START Supplied records
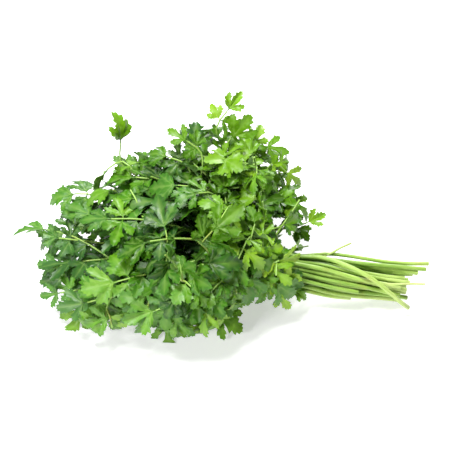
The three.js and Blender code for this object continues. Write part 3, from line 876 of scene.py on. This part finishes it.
def finely(points, step):
    """A line's points, with more between them, about a step apart."""
    out = []
    for a, b in zip(points, points[1:]):
        n = max(1, round(float(np.linalg.norm(b - a)) / step))
        out += [mixed(a, b, m / n) for m in range(n)]
    return [*out, points[-1]]


def inside(points, loop):
    """Which points lie inside a closed loop, by counting how often the loop passes to their right."""
    a, b = loop, np.roll(loop, -1, 0)
    x, y = points[:, :1], points[:, 1:]
    passes = (a[:, 1] > y) != (b[:, 1] > y)
    with np.errstate(divide="ignore", invalid="ignore"):
        at = a[:, 0] + (y - a[:, 1]) * (b[:, 0] - a[:, 0]) / (b[:, 1] - a[:, 1])
    return np.sum(passes & (x < at), axis=1) % 2 == 1


def inside_any(points, loops):
    return np.any([inside(points, loop) for loop in loops], axis=0)


def distance_to(points, line):
    """How far each point is from a line of points."""
    a, b = line[:-1], line[1:]
    run = b - a
    t = np.sum((points[:, None] - a) * run, -1) / np.sum(run * run, -1)
    near = a + np.clip(t, 0, 1)[..., None] * run
    return np.min(np.linalg.norm(points[:, None] - near, axis=-1), axis=1)


def blade_plan(d, fine):
    """A blade's flat mesh: its points, triangles, open edges, and how strongly each point is on a vein."""
    lobes = blade_lobes(d, fine)
    step = MESH_STEP[fine]
    loops = [outline for outline, _ in lobes]
    veins = [vein for _, lobe_veins in lobes for vein in lobe_veins]
    points, edges, outlines = [], [], []
    for loop in loops:
        outlines.append(list(range(len(points), len(points) + len(loop))))
        points += list(loop)
    for line, _ in veins:
        edges += [(k, k + 1) for k in range(len(points), len(points) + len(line) - 1)]
        points += line
    us, vs = np.meshgrid(np.arange(0.15, 1, step), np.arange(-0.5, 0.51, step * 0.87))
    us = us + (np.arange(len(us)) % 2)[:, None] * step / 2
    grid = np.stack([us.ravel(), vs.ravel()], -1)
    grid = grid + np.array([(d.about(0, 0.012), d.about(0, 0.012)) for _ in grid])
    room = inside_any(grid, loops)
    closed = [[*loop, loop[0]] for loop in loops]
    for line in [*closed, *(line for line, _ in veins)]:
        room &= distance_to(grid, np.array(line)) > 0.3 * step
    points += list(grid[room])
    made = delaunay_2d_cdt([Vector(p) for p in points], edges, outlines, 1, 1e-5)
    verts = np.array([tuple(v) for v in made[0]])
    faces = np.array([f for f in made[2] if len(f) == 3])
    faces = faces[inside_any(verts[faces].mean(1), loops)]
    used, faces = np.unique(faces, return_inverse=True)
    verts, faces = verts[used], faces.reshape(-1, 3)
    a, b, c = (verts[faces[:, k]] for k in range(3))
    area = (b[:, 0] - a[:, 0]) * (c[:, 1] - a[:, 1]) - (b[:, 1] - a[:, 1]) * (c[:, 0] - a[:, 0])
    faces[area < 0] = faces[area < 0][:, ::-1]
    strength = np.zeros(len(verts))
    for line, amount in veins:
        line = np.array(line)
        fading = amount * (1 - 0.35 * np.clip(verts[:, 0] - line[0, 0], 0, 1))
        strength = np.maximum(strength, np.where(distance_to(verts, line) < 0.004, fading, 0))
    return SimpleNamespace(points=verts, faces=faces, rim=rim_of(faces), vein=strength)


def rim_of(faces):
    """The open edges of a flat mesh, each as [from, to] in the order its triangle has them."""
    sides = np.concatenate([faces[:, [0, 1]], faces[:, [1, 2]], faces[:, [2, 0]]])
    twins = {(b, a) for a, b in sides.tolist()}
    return np.array([side for side in sides.tolist() if tuple(side) not in twins])


plan_dice = Dice(5501)
plans = {fine: [blade_plan(plan_dice, fine) for _ in range(BLADE_PLANS)] for fine in (True, False)}

SOFT_FOLD = 0.02
LOBES_MEET = 0.17
TABLE_BEND = 1.3
LOBE_ANGLE = radians(46)


def from_rib(v):
    """How far v is from the rib, with a round bottom to the valley."""
    return np.sqrt(v * v + SOFT_FOLD**2) - SOFT_FOLD


def blade_lift(leaf, look, u, v):
    """How far a blade's surface rises, as a share of its length: the solid's form and its own finer one."""
    lift = leaf.fold * from_rib(v) - leaf.droop * u * u + leaf.skew * u * v
    # Each lobe is creased along its axis, and its tip curls.
    from_foot = np.hypot(u - LOBES_MEET, v)
    heading = np.arctan2(v, u - LOBES_MEET)
    lift = lift - look["pleat"] * from_foot * np.cos(2 * pi * heading / LOBE_ANGLE)
    lift = lift - look["curl"] * np.maximum(from_foot - 0.3, 0) ** 2
    wave = np.sin(2 * pi * (look["beats"] * u + 1.1 * v) + look["phase"])
    wave = wave + 0.7 * np.sin(2 * pi * (0.9 * u - 2.3 * v) + 1.7 * look["phase"])
    return lift + look["wave"] * wave * np.minimum(1, 3.2 * np.abs(v) + 0.25) * np.minimum(1, 3 * u)


def above_table(points, clearance):
    """Nothing reaches below the table: what would is laid flat on it, over a smooth bend."""
    above = points[..., 2] - TABLE_BEND - clearance
    laid_flat = clearance + TABLE_BEND * np.exp(np.minimum(above, 0) / TABLE_BEND)
    points[..., 2] = np.where(above < 0, laid_flat, points[..., 2])
    return points


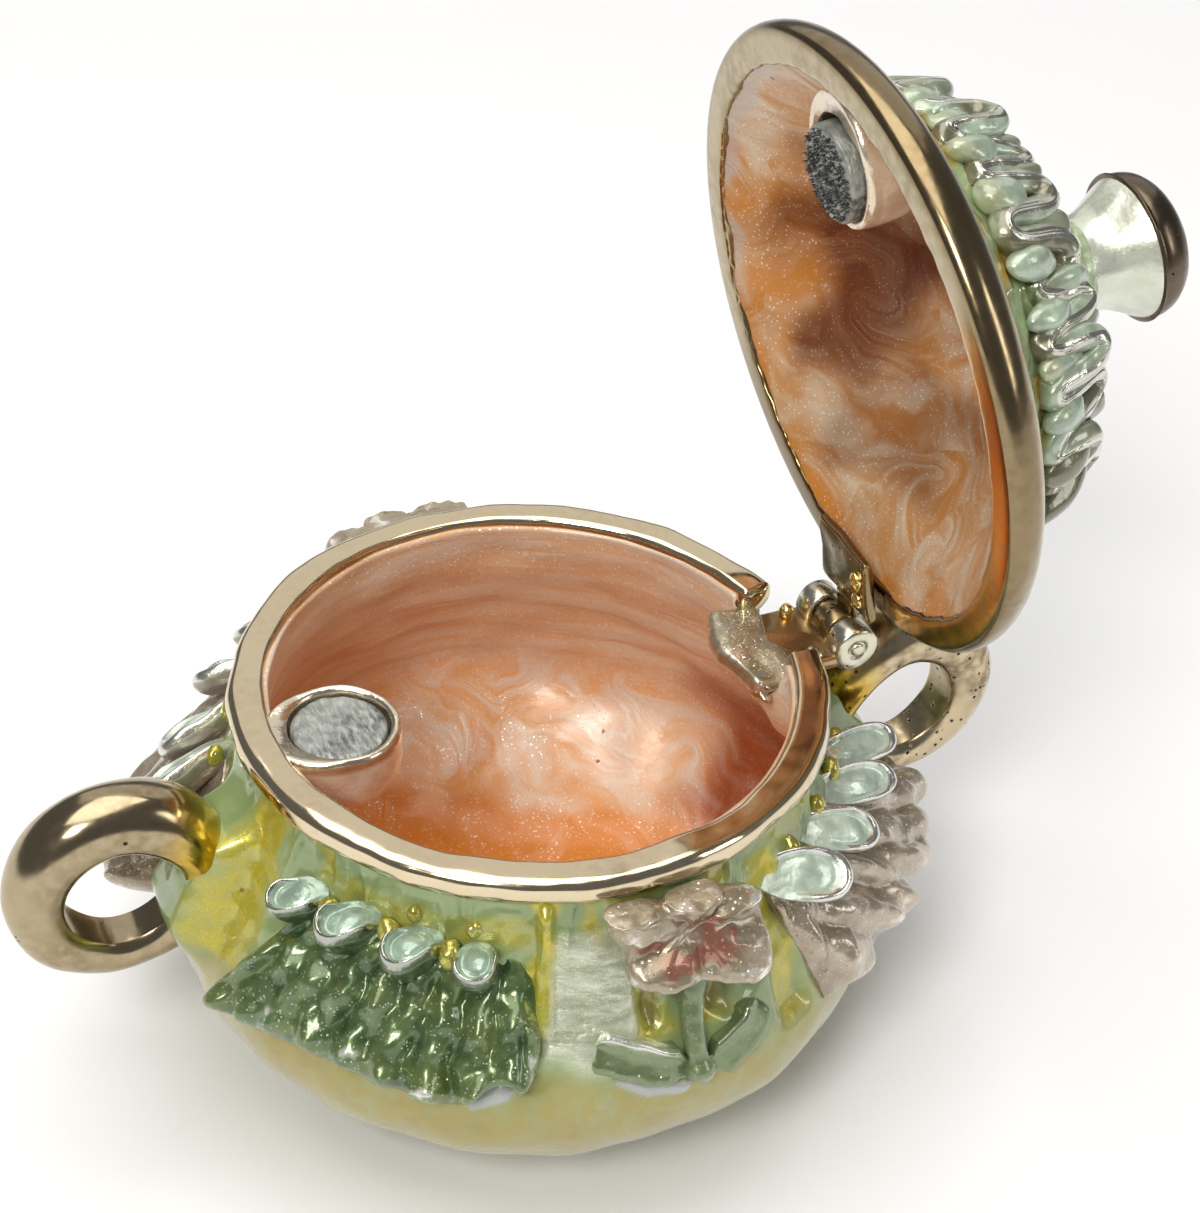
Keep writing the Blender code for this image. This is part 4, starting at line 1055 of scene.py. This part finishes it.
END Supplied records
Instructions to follow => Repeat each record exactly. Omit nothing.

Problem solution =>
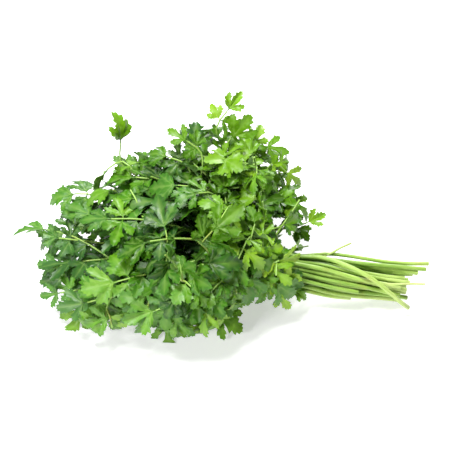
The three.js and Blender code for this object continues. Write part 3, from line 876 of scene.py on. This part finishes it.
def finely(points, step):
    """A line's points, with more between them, about a step apart."""
    out = []
    for a, b in zip(points, points[1:]):
        n = max(1, round(float(np.linalg.norm(b - a)) / step))
        out += [mixed(a, b, m / n) for m in range(n)]
    return [*out, points[-1]]


def inside(points, loop):
    """Which points lie inside a closed loop, by counting how often the loop passes to their right."""
    a, b = loop, np.roll(loop, -1, 0)
    x, y = points[:, :1], points[:, 1:]
    passes = (a[:, 1] > y) != (b[:, 1] > y)
    with np.errstate(divide="ignore", invalid="ignore"):
        at = a[:, 0] + (y - a[:, 1]) * (b[:, 0] - a[:, 0]) / (b[:, 1] - a[:, 1])
    return np.sum(passes & (x < at), axis=1) % 2 == 1


def inside_any(points, loops):
    return np.any([inside(points, loop) for loop in loops], axis=0)


def distance_to(points, line):
    """How far each point is from a line of points."""
    a, b = line[:-1], line[1:]
    run = b - a
    t = np.sum((points[:, None] - a) * run, -1) / np.sum(run * run, -1)
    near = a + np.clip(t, 0, 1)[..., None] * run
    return np.min(np.linalg.norm(points[:, None] - near, axis=-1), axis=1)


def blade_plan(d, fine):
    """A blade's flat mesh: its points, triangles, open edges, and how strongly each point is on a vein."""
    lobes = blade_lobes(d, fine)
    step = MESH_STEP[fine]
    loops = [outline for outline, _ in lobes]
    veins = [vein for _, lobe_veins in lobes for vein in lobe_veins]
    points, edges, outlines = [], [], []
    for loop in loops:
        outlines.append(list(range(len(points), len(points) + len(loop))))
        points += list(loop)
    for line, _ in veins:
        edges += [(k, k + 1) for k in range(len(points), len(points) + len(line) - 1)]
        points += line
    us, vs = np.meshgrid(np.arange(0.15, 1, step), np.arange(-0.5, 0.51, step * 0.87))
    us = us + (np.arange(len(us)) % 2)[:, None] * step / 2
    grid = np.stack([us.ravel(), vs.ravel()], -1)
    grid = grid + np.array([(d.about(0, 0.012), d.about(0, 0.012)) for _ in grid])
    room = inside_any(grid, loops)
    closed = [[*loop, loop[0]] for loop in loops]
    for line in [*closed, *(line for line, _ in veins)]:
        room &= distance_to(grid, np.array(line)) > 0.3 * step
    points += list(grid[room])
    made = delaunay_2d_cdt([Vector(p) for p in points], edges, outlines, 1, 1e-5)
    verts = np.array([tuple(v) for v in made[0]])
    faces = np.array([f for f in made[2] if len(f) == 3])
    faces = faces[inside_any(verts[faces].mean(1), loops)]
    used, faces = np.unique(faces, return_inverse=True)
    verts, faces = verts[used], faces.reshape(-1, 3)
    a, b, c = (verts[faces[:, k]] for k in range(3))
    area = (b[:, 0] - a[:, 0]) * (c[:, 1] - a[:, 1]) - (b[:, 1] - a[:, 1]) * (c[:, 0] - a[:, 0])
    faces[area < 0] = faces[area < 0][:, ::-1]
    strength = np.zeros(len(verts))
    for line, amount in veins:
        line = np.array(line)
        fading = amount * (1 - 0.35 * np.clip(verts[:, 0] - line[0, 0], 0, 1))
        strength = np.maximum(strength, np.where(distance_to(verts, line) < 0.004, fading, 0))
    return SimpleNamespace(points=verts, faces=faces, rim=rim_of(faces), vein=strength)


def rim_of(faces):
    """The open edges of a flat mesh, each as [from, to] in the order its triangle has them."""
    sides = np.concatenate([faces[:, [0, 1]], faces[:, [1, 2]], faces[:, [2, 0]]])
    twins = {(b, a) for a, b in sides.tolist()}
    return np.array([side for side in sides.tolist() if tuple(side) not in twins])


plan_dice = Dice(5501)
plans = {fine: [blade_plan(plan_dice, fine) for _ in range(BLADE_PLANS)] for fine in (True, False)}

SOFT_FOLD = 0.02
LOBES_MEET = 0.17
TABLE_BEND = 1.3
LOBE_ANGLE = radians(46)


def from_rib(v):
    """How far v is from the rib, with a round bottom to the valley."""
    return np.sqrt(v * v + SOFT_FOLD**2) - SOFT_FOLD


def blade_lift(leaf, look, u, v):
    """How far a blade's surface rises, as a share of its length: the solid's form and its own finer one."""
    lift = leaf.fold * from_rib(v) - leaf.droop * u * u + leaf.skew * u * v
    # Each lobe is creased along its axis, and its tip curls.
    from_foot = np.hypot(u - LOBES_MEET, v)
    heading = np.arctan2(v, u - LOBES_MEET)
    lift = lift - look["pleat"] * from_foot * np.cos(2 * pi * heading / LOBE_ANGLE)
    lift = lift - look["curl"] * np.maximum(from_foot - 0.3, 0) ** 2
    wave = np.sin(2 * pi * (look["beats"] * u + 1.1 * v) + look["phase"])
    wave = wave + 0.7 * np.sin(2 * pi * (0.9 * u - 2.3 * v) + 1.7 * look["phase"])
    return lift + look["wave"] * wave * np.minimum(1, 3.2 * np.abs(v) + 0.25) * np.minimum(1, 3 * u)


def above_table(points, clearance):
    """Nothing reaches below the table: what would is laid flat on it, over a smooth bend."""
    above = points[..., 2] - TABLE_BEND - clearance
    laid_flat = clearance + TABLE_BEND * np.exp(np.minimum(above, 0) / TABLE_BEND)
    points[..., 2] = np.where(above < 0, laid_flat, points[..., 2])
    return points


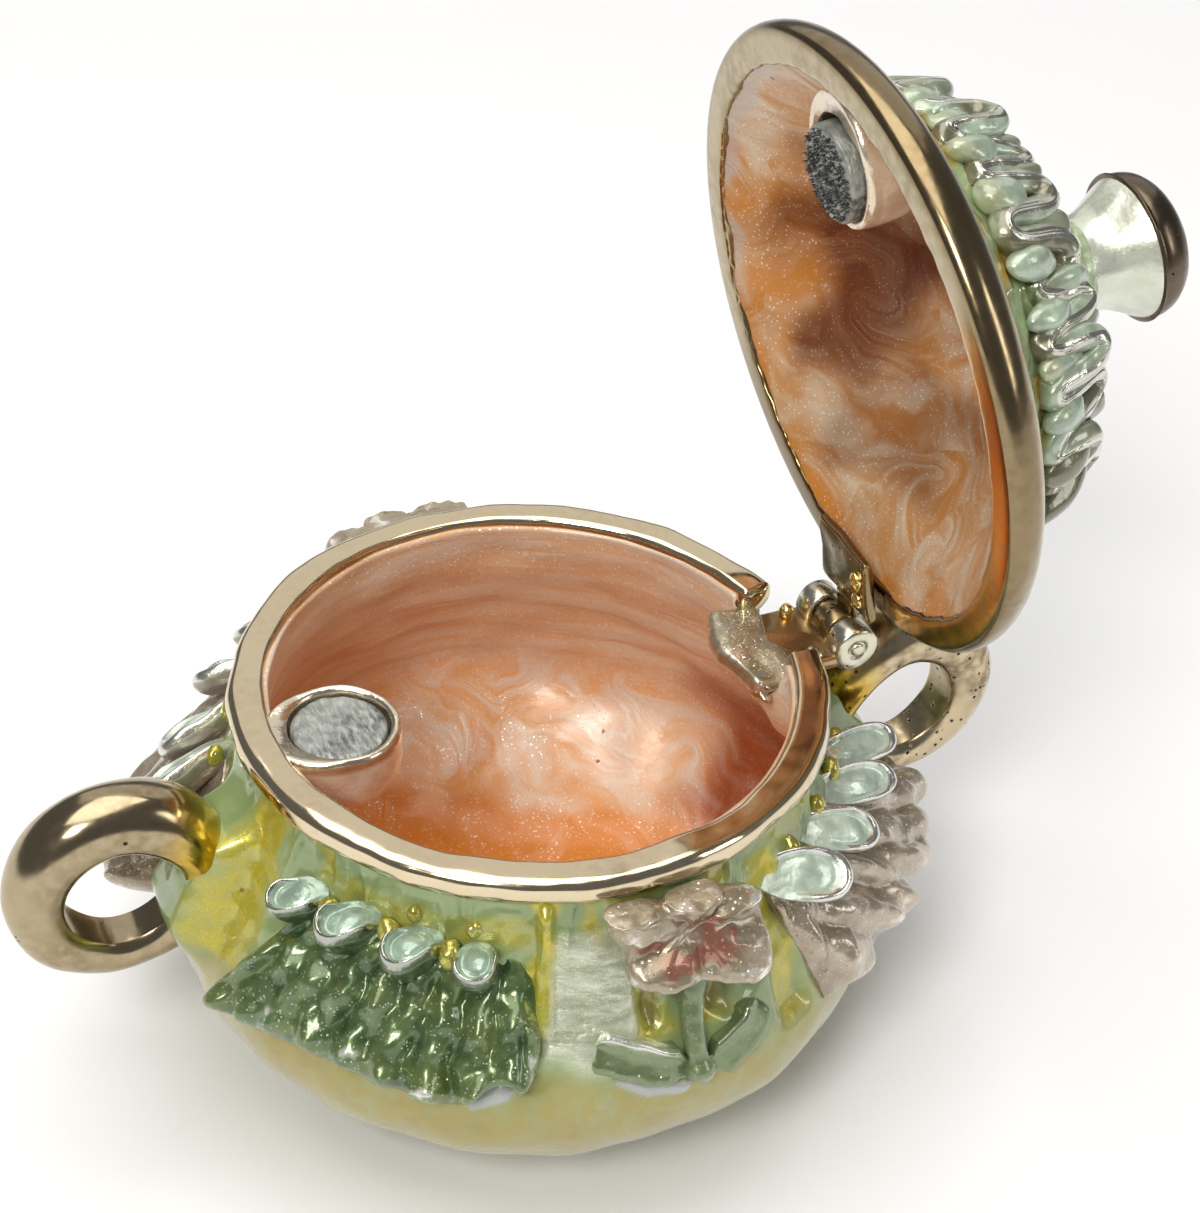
Keep writing the Blender code for this image. This is part 4, starting at line 1055 of scene.py. This part finishes it.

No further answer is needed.